Telemann desencadenado
Il Giardino Armonico honra a este alemán hiperactivo con un programa concebido para el lucimiento de su director, el no menos inquieto Giovanni Antonini
Obras de Georg Philipp Telemann
Il Giardino Armonico.
Dirección: Giovanni Antonini.
Auditorio Nacional, 5 de diciembre.
Cuando concluya, este 2017 arrojará un saldo muy diferente para el eco que han tenido los aniversarios de Claudio Monteverdi (450 años de su nacimiento) y Georg Philipp Telemann (250 años de su muerte), como no podía ser de otra manera. El primero es una figura única de la historia de la música occidental, el gozne perfecto entre dos épocas (Renacimiento y Barroco) y uno de los más perfectos dibujantes de ese triángulo equilátero cuyos vértices están formados por notas musicales, palabras y emociones. El principal mérito del segundo, en cambio, es no haber dejado resquicio alguno sin explorar, legándonos incontables ejemplos en todas las formas, géneros y estilos en boga en el último Barroco. Telemann tuvo la dicha –y la desgracia– de convivir en el tiempo con el mayor genio de su tiempo −Johann Sebastian Bach−, de quien fue amigo, además de padrino de uno de sus hijos (Carl Philipp Emanuel), que le debe su segundo nombre. Pero la comparación con uno y otro es elocuente: Telemann los supera, como a casi cualquier otro compositor, en feracidad creativa, pero muy raras veces logra acercarse a ellos en hondura u originalidad.
Al borde casi de que concluya su efeméride, su año de gloria, Il Giardino Armonico ha honrado a este alemán hiperactivo con un programa cuasimonográfico concebido para el lucimiento de su director y fundador, el no menos inquieto y azogado Giovanni Antonini. En su anterior visita al Auditorio Nacional, hace tres años, ofrecieron uno de los conciertos más olvidables y disparatados de los últimos tiempos. Titulado La morte della ragione, fue un popurrí indigerible que incluyó casi todos los peores tics que ha traído el posmodernismo a la interpretación histórica de la música antigua. Ahora, por fortuna, el repertorio no daba pie a grandes excesos o experimentos, ni a que nadie planteara, como sí se le oyó entonces a alguien en el intermedio, una de las mejores preguntas jamás escuchadas en una sala de conciertos: “Lo que tocan, ¿es de verdad o se lo inventan?”.

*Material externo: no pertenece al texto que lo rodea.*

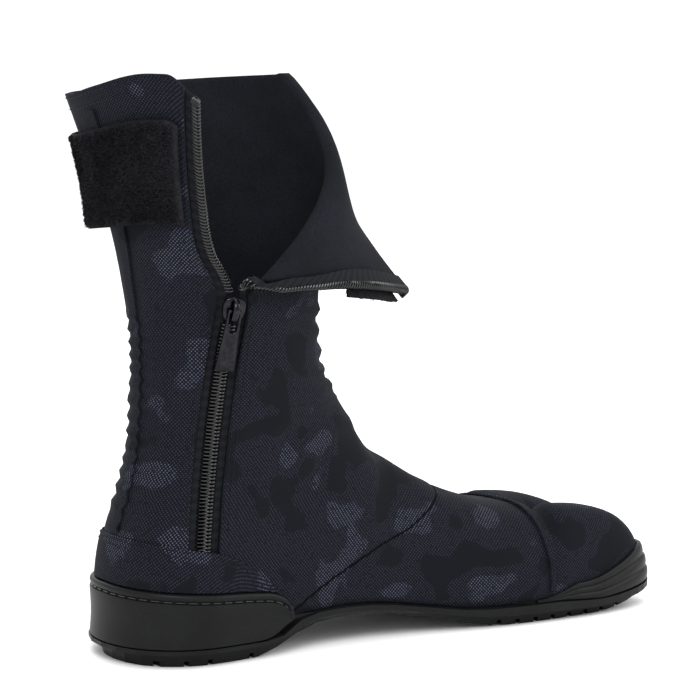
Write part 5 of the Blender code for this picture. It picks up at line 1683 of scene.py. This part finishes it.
def raised_by(lines, name, lift):
    """Stitches that lie on an overlay of a given height above the cloth."""
    paths = []
    for line in lines:
        run = lengths(line)
        for start in np.arange(0.001, run[-1] - 0.003, STITCH_PITCH):
            core = on_line(line, run, start + STITCH_LENGTH * STITCH_STEPS)
            low = on_cloth(core, 0)
            out = on_cloth(core, 1) - low
            offs = lift + 0.0002 * np.array([-1.2, 0.5, 0.8, 0.5, -1.2])
            paths.append(low + out * offs[:, None])
    points, faces = tubes(paths, 0.0002, 5)
    return piece(name, points, faces, finishes()["thread"])


def finish_soles():
    """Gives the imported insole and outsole, which are shown as they are, their finishes."""
    for name, finish in (("insole", "foam"), ("outsole", "rubber")):
        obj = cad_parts[name]
        obj.data.materials.clear()
        obj.data.materials.append(finishes()[finish])


def make_stage():
    """A white floor, soft studio light and the camera at the photograph's angle."""
    looks = bpy.context.scene.tabi_looks
    mesh = bpy.data.meshes.new("studio_floor")
    work = bmesh.new()
    bmesh.ops.create_circle(work, cap_ends=True, radius=12.0, segments=64)
    work.to_mesh(mesh)
    work.free()
    floor = bpy.data.objects.new("studio_floor", mesh)
    bpy.context.scene.collection.objects.link(floor)
    made, _, shader = new_material("matt_white_paper", 0.95, Specular_IOR_Level=0.0)
    shader.inputs["Base Color"].default_value = linear("#f9f9f9")
    floor.data.materials.append(made)
    floor.location.z = -0.0002
    world = bpy.data.worlds.new("studio_white")
    bpy.context.scene.world = world
    world.use_nodes = True
    back = world.node_tree.nodes["Background"]
    back.inputs["Color"].default_value = (1, 1, 1, 1)
    back.inputs["Strength"].default_value = looks.white_room
    for name, spot, size, power in (
        ("soft_box_key", (-0.9, -1.3, 1.5), 1.0, 26.0),
        ("soft_box_fill", (1.3, -1.0, 0.9), 1.2, 12.0),
        ("soft_box_back", (0.4, 1.4, 1.4), 1.2, 14.0),
    ):
        light = bpy.data.objects.new(name, bpy.data.lights.new(name, "AREA"))
        light.data.size = size
        light.data.energy = power * looks.light
        light.location = spot
        light.rotation_euler = (Vector((0.09, 0, 0.1)) - Vector(spot)).to_track_quat("-Z", "Y").to_euler()
        bpy.context.scene.collection.objects.link(light)
    bpy.context.scene.view_settings.view_transform = "Standard"
    cam = bpy.data.objects.new("camera", bpy.data.cameras.new("camera"))
    bpy.context.scene.collection.objects.link(cam)
    bpy.context.scene.camera = cam
    side = math.radians(CAMERA["azimuth"])
    target = Vector(CAMERA["target"])
    away = CAMERA["distance"]
    spot = Vector((target.x - math.sin(side) * away, -math.cos(side) * away, CAMERA["height"]))
    ahead = (target - spot).normalized()
    right = ahead.cross(Vector((0, 0, 1))).normalized()
    roll = math.radians(CAMERA["roll"])
    right = right * math.cos(roll) + right.cross(ahead) * math.sin(roll)
    lift = right.cross(ahead)
    cam.matrix_world = Matrix((right, lift, -ahead)).transposed().to_4x4()
    cam.location = spot
    cam.data.sensor_width = 36.0
    cam.data.lens = CAMERA["lens"]
    cam.data.shift_x, cam.data.shift_y = CAMERA["shift"]
    cam.data.clip_start = 0.01


# The camera: degrees round from the inner side, metres, degrees of roll, millimetres of lens, shares of shift
CAMERA = {
    "azimuth": 36.0,
    "distance": 1.1,
    "height": 0.26274,
    "target": (0.1, 0.0, 0.13),
    "roll": 0.837,
    "lens": 126.29,
    "shift": (-0.03307, -0.00402),
}


class TabiLooks(bpy.types.PropertyGroup):
    """What a user would change about the boot's finish."""

    dot_pitch: FloatProperty(
        name="Dot pitch", description="Spacing of the dots", default=1.17 * MM, unit="LENGTH", precision=5
    )
    plain_cloth: FloatVectorProperty(
        name="Plain patches", description="Cloth without dots", default=srgb("#0e0f14"), subtype="COLOR_GAMMA"
    )
    navy_cloth: FloatVectorProperty(
        name="Ground", description="Cloth between the dots", default=srgb("#0c0d13"), subtype="COLOR_GAMMA"
    )
    faint_dot: FloatVectorProperty(
        name="Faint dots", description="Dots of the middle tone", default=srgb("#2a2c36"), subtype="COLOR_GAMMA"
    )
    bright_dot: FloatVectorProperty(
        name="Bright dots", description="Dots of the light tone", default=srgb("#484c5b"), subtype="COLOR_GAMMA"
    )
    lining: FloatVectorProperty(
        name="Lining", description="Brushed lining", default=srgb("#131418"), subtype="COLOR_GAMMA"
    )
    rubber: FloatVectorProperty(
        name="Rubber", description="Sole, heel cup and guards", default=srgb("#0a0a0b"), subtype="COLOR_GAMMA"
    )
    tape: FloatVectorProperty(
        name="Zip tape", description="Woven tape", default=srgb("#1a1b1f"), subtype="COLOR_GAMMA"
    )
    white_room: FloatProperty(name="Room", description="Strength of the white room", default=1.14, min=0)
    light: FloatProperty(name="Light", description="Share of the soft boxes' power", default=1.0, min=0)


class Step:
    """What the operators share. make builds the pieces, and an error in it stops the operator."""

    bl_options = {"REGISTER"}

    def execute(self, context):
        self.make()
        return {"FINISHED"}


class TABI_OT_stage(Step, bpy.types.Operator):
    """Adds the floor, the light and the camera"""

    bl_idname = "tabi.stage"
    bl_label = "Stage"
    make = staticmethod(make_stage)


class TABI_OT_cloth(Step, bpy.types.Operator):
    """Builds the creased cloth and its lining"""

    bl_idname = "tabi.cloth"
    bl_label = "Cloth upper"
    make = staticmethod(make_cloth)


class TABI_OT_heel(Step, bpy.types.Operator):
    """Builds the heel cup and the counter"""

    bl_idname = "tabi.heel"
    bl_label = "Heel"
    make = staticmethod(make_heel)


class TABI_OT_guards(Step, bpy.types.Operator):
    """Builds the two rubber toe guards"""

    bl_idname = "tabi.guards"
    bl_label = "Toe guards"
    make = staticmethod(make_guards)


class TABI_OT_strips(Step, bpy.types.Operator):
    """Builds the back strip and the toe-cap strip"""

    bl_idname = "tabi.strips"
    bl_label = "Seam strips"
    make = staticmethod(make_strips)


class TABI_OT_tapes(Step, bpy.types.Operator):
    """Builds both zip tapes"""

    bl_idname = "tabi.tapes"
    bl_label = "Zip tapes"
    make = staticmethod(make_tapes)


class TABI_OT_teeth(Step, bpy.types.Operator):
    """Builds the coils of the zip"""

    bl_idname = "tabi.teeth"
    bl_label = "Zip coils"
    make = staticmethod(make_teeth)


class TABI_OT_slider(Step, bpy.types.Operator):
    """Builds the slider and its pull"""

    bl_idname = "tabi.slider"
    bl_label = "Slider"
    make = staticmethod(make_slider)


class TABI_OT_stops(Step, bpy.types.Operator):
    """Builds the two top stops"""

    bl_idname = "tabi.stops"
    bl_label = "Stops"
    make = staticmethod(make_stops)


class TABI_OT_tab(Step, bpy.types.Operator):
    """Builds the closing tab and its patch"""

    bl_idname = "tabi.tab"
    bl_label = "Closing tab"
    make = staticmethod(make_tab)


class TABI_OT_stitches(Step, bpy.types.Operator):
    """Sews all visible seams"""

    bl_idname = "tabi.stitches"
    bl_label = "Stitches"
    make = staticmethod(make_stitches)


class TABI_OT_vamp_seam(Step, bpy.types.Operator):
    """Lays the black tube of painted shade in the groove of the vamp's seam"""

    bl_idname = "tabi.vamp_seam"
    bl_label = "Vamp seam"
    make = staticmethod(make_vamp_seam)


class TABI_OT_soles(Step, bpy.types.Operator):
    """Finishes the outsole and the insole"""

    bl_idname = "tabi.soles"
    bl_label = "Soles"
    make = staticmethod(finish_soles)


OPERATORS = (
    TABI_OT_stage,
    TABI_OT_cloth,
    TABI_OT_heel,
    TABI_OT_guards,
    TABI_OT_strips,
    TABI_OT_tapes,
    TABI_OT_teeth,
    TABI_OT_slider,
    TABI_OT_stops,
    TABI_OT_tab,
    TABI_OT_stitches,
    TABI_OT_vamp_seam,
    TABI_OT_soles,
)


class TABI_PT_panel(bpy.types.Panel):
    """Lists the boot's operators and looks."""

    bl_label = "Jika tabi"
    bl_space_type = "VIEW_3D"
    bl_region_type = "UI"
    bl_category = "Jika tabi"

    def draw(self, context):
        for one in OPERATORS:
            self.layout.operator(one.bl_idname)
        for name in TabiLooks.__annotations__:
            self.layout.prop(context.scene.tabi_looks, name)


CLASSES = (TabiLooks, *OPERATORS, TABI_PT_panel)


def register():
    for one in CLASSES:
        bpy.utils.register_class(one)
    bpy.types.Scene.tabi_looks = PointerProperty(type=TabiLooks)


def unregister():
    del bpy.types.Scene.tabi_looks
    for one in reversed(CLASSES):
        bpy.utils.unregister_class(one)


def main():
    register()
    for one in OPERATORS:
        name = one.bl_idname.split(".")[1]
        getattr(bpy.ops.tabi, name)()


if __name__ == "__main__":
    main()
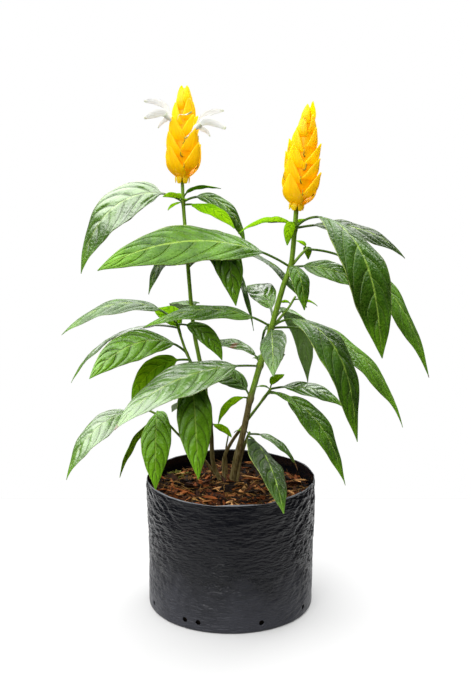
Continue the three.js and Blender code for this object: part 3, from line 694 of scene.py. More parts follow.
def shreds(count, seed, lengths, width_share, thickness, curl, rings=5, sides=4, lift=0.6, reach=88.0):
    """Bent strips of bark or fibre that lie on the mulch, all in one shape, and their values per vertex:
    two random numbers of the strip, and the share of its length.

    Each is a tube of few sides along an arc. Its half-width swells as sin(pi s)^0.5 and is ragged, and the
    whole is turned, tilted and set on the surface. Lengths follow a power of a random number, so that
    small ones are many, and nothing reaches past the bag's inner face.
    """
    x, y, random = scattered(count, seed, reach)
    length = lengths[0] + (lengths[1] - lengths[0]) * random.random(count) ** 2.2
    width = np.clip(length * width_share * (0.6 + 0.8 * random.random(count)), 0.5, 6)
    thick = thickness * (0.5 + random.random(count))
    x, y, length, width, thick = (array[:, None, None] for array in (x, y, length, width, thick))
    s = np.linspace(0, 1, rings)[None, :, None]
    phase = (2 * np.pi * (np.arange(sides) + 0.5) / sides)[None, None, :]
    swell = np.maximum(np.sin(np.pi * s), 0) ** 0.5 * 0.85 + 0.15
    ragged = 1 + 0.3 * (random.random((count, rings, sides)) - 0.5)
    bend = curl * (random.random((count, 1, 1)) - 0.5) * 2
    bow = bend * length * (0.25 - (s - 0.5) ** 2)
    along = length * (s - 0.5) + 0 * phase
    across = width / 2 * swell * np.cos(phase) * ragged + bow
    up = thick / 2 * swell * np.sin(phase) + 0.4 * bow
    yaw = 2 * np.pi * random.random((count, 1, 1))
    pitch = np.radians(SHRED_PITCH_DEGREES) * (random.random((count, 1, 1)) - 0.5) * 2
    roll = np.radians(SHRED_ROLL_DEGREES) * (random.random((count, 1, 1)) - 0.5) * 2
    across, up = turned(across, up, roll)
    along, up = turned(along, up, pitch)
    along, across = turned(along, across, yaw)
    up = up + mulch_top(x, y) + lift * (0.2 + random.random(count))[:, None, None]
    reached = np.hypot(x + along, y + across)
    kept = np.minimum(1, (BAG_RADIUS - SHRED_GAP) / np.maximum(reached, 1))
    points = np.stack([(x + along) * kept, (y + across) * kept, up], axis=-1).reshape(-1, 3)
    first = (np.arange(count) * rings * sides)[:, None, None]
    walls = (tube_faces(rings, sides)[None] + first).reshape(-1, 4)
    ring = np.arange(sides)
    foot = (ring[::-1][None, None] + first).reshape(-1, sides)
    head = ((rings - 1) * sides + ring[None, None] + first).reshape(-1, sides)
    tint = np.repeat(random.random((count, 2)), rings * sides, axis=0)
    share = np.tile(np.repeat(s.ravel(), sides), count)
    return (points, [walls, foot, head]), np.column_stack([tint, share])


def stem_tube(stem, sides=20):
    """A stem: rings across its curve. The radius narrows from foot to top, swells by a bell at each node
    and has four soft ridges. Returns the shape and, per vertex, the brown share, the nearness to a node
    and the angle round the stem."""
    spec = STEMS[stem]
    bottom, top = spec["points"][0][2], spec["points"][-1][2]
    heights = np.linspace(bottom, top, max(8, int((top - bottom) / STEM_STEP)))
    points, tangents, shares = stem_places(stem, heights)
    if bottom == MULCH_HEIGHT:
        buried = points[:1] - [[0, 0, STEM_FOOT]]
        points, tangents = np.vstack([buried, points]), np.vstack([UP[None], tangents])
        shares, heights = np.insert(shares, 0, 0), np.insert(heights, 0, bottom - STEM_FOOT)
    side = normalised(np.cross(AWAY, tangents))[:, None]
    out = np.cross(tangents, side[:, 0])[:, None]
    distances = [np.abs(heights - node) for node in spec["nodes"]]
    nearest = np.min([np.full(len(heights), FAR_FROM_NODES), *distances], axis=0)
    angle = (2 * np.pi * np.arange(sides) / sides)[None, :]
    swollen = 1 + 0.32 * hump(nearest, 3.2) - 0.1 * hump(nearest, 0.7)
    radius = np.interp(shares, [0, 1], spec["radii"]) * swollen
    ridged = 1 + 0.045 * np.cos(4 * angle) * smoothstep(0.1, 0.5, shares)[:, None]
    knobbly = 0.05 * smooth_noise(heights[:, None] / 6, 3 * angle / np.pi + 9, 41, 6)
    reach = (radius[:, None] * (ridged + knobbly))[..., None]
    rings = points[:, None] + reach * (np.cos(angle)[..., None] * side + np.sin(angle)[..., None] * out)
    brown = 1 - smoothstep(spec["brown"] - 35, spec["brown"] + 35, heights)
    return closed_tube(rings), ring_values(brown[:, None], hump(nearest, 2.5)[:, None], angle)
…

Esta vez sí tocaron la música que Telemann compuso realmente, cuatro ejemplos de su productividad irrefrenable, que suele traducirse en partituras de factura técnica impecable, pero tan fáciles de digerir que raramente dejan un poso en nuestra memoria. El principal atractivo del concierto era escuchar −y por partida doble− al chalumeau, un instrumento de viento que apenas se prodiga en los escenarios y para el que Telemann compuso un buen número de obras pioneras. Su lengüeta simple conectada a la boquilla acerca su sonoridad a la del clarinete, aunque con recursos expresivos mucho más limitados. La Sonata y el Concierto que tocaron al alimón Tindaro Capuano y el propio Antonini dejaron al público embelesado con un timbre que resulta a un tiempo novedoso y vagamente familiar. En otras dos obras (una Suite-Obertura y un segundo Concierto) ejerció de solista único con la flauta dulce Antonini, que no renunció a su despliegue habitual de momos, contorsiones, contracciones, expansiones, jeribeques y zapatazos, exagerando el número de tomas de aire (que emborronaban no pocas veces la articulación) y sobredirigiendo a un pequeño grupo instrumental que no necesitaba en absoluto de tanta parafernalia de movimientos. Antonini es un virtuoso indiscutible, pero le sucede un poco como a Telemann: muchas, muchísimas notas, pero poca sustancia.
También al contrario que en 2014, esta vez no hubo fisuras entre los integrantes de Il Giardino Armonico, que formaban un grupo muy compacto de instrumentistas comandado por el extraordinario violinista Stefano Barneschi y sustentado desde el clave por el sobrio y eficaz Riccardo Doni. Cuando tocaron solos (dos movimientos de una cercenada Sonata para dos violines sin bajo continuo de Telemann y una Sonata de Johann Gottlieb Goldberg que no se sabe muy bien qué pintaba en este programa), lo hicieron incluso mejor que cuando Antonini los azuzaba con sus gestos. En conjunto, fue una velada plácida en la que el público disfrutó de lo lindo con el virtuosismo de los intérpretes, con el timbre de los chalumeaux y, por qué no, con las escasas exigencias que planteaba la escucha de todas las obras, pródigas en fórmulas trilladas que no dejaban de repetirse. Sus aplausos arrancaron una propina –también de Telemann, por supuesto–, que no hizo más que ratificar las conclusiones sacadas hasta entonces.